I went alone to get a box that was newly planted in Howard County, MD. I figured it to be a quick find and not a difficult walk. I looked all over for the box and time was running short. I came to the conclusion the box was missing or I was in the wrong spot. I could see my car across the empty lake and decided to take this short cut. Earlier there had been many people and dogs down in the area that I planned to walk through. So across I went. Mucky started to get muckier. When I tried to turn around to go back my right foot sunk deep - thigh deep! I tried to dig it out but then my left foot went just as far. I didn't have a cell phone with me, but I blew my whistle forever. I started thinking about Rose in the movie Titanic, blowing her whistle. Although I wasn't in ice water, the mucky mud was very cold and stinky. The more I moved the deeper I got. Finally someone called from shore and said he had called 911 and they were on their way.

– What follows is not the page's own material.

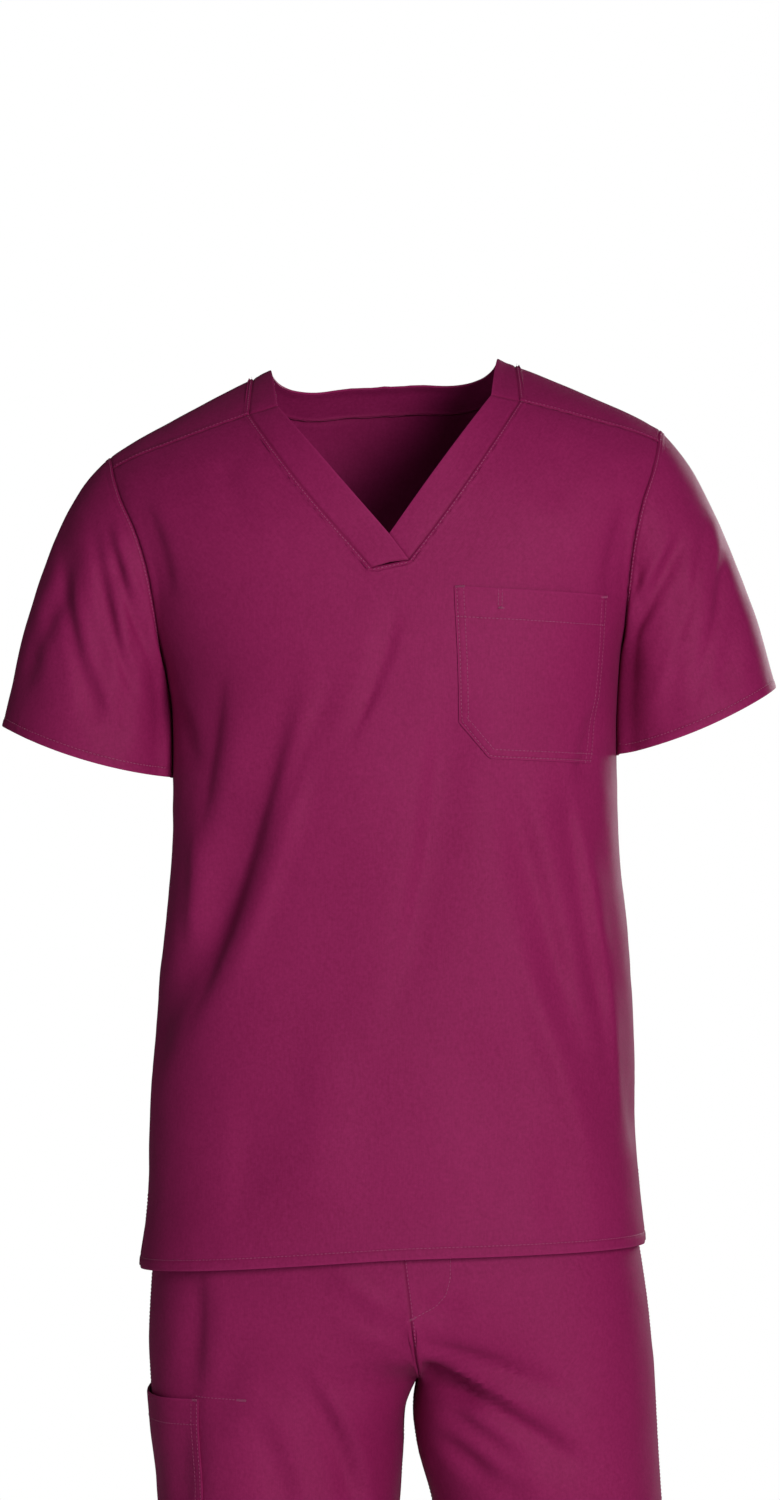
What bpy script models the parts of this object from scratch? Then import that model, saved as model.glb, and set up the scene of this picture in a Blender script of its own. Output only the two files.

Fire engines, police cars, ambulances, appeared all at once. All I could think of was "Please Dear God don't have me on the 6 o'clock news." These wonderful men said I wasn't their first "stuck in the mud" that day. It's happening all over the county. So what looks safe isn't.
I felt silly at the time but oh so thankfull for the quick response and care from the men. Even they had the utmost repect for the mud. They placed 8 big yellow boards to get to me. I told them if a helicopter fly over to wave it away. No sir, this girl was embarrassed enough. No reporters for me. I even tried to crawl/roll on the mud but my legs were stuck fast.
I was stuck for an hour, So much for short cuts! Never again, this was just about the most frightening experience I ever had. And about that letterbox - I'll just forget about it!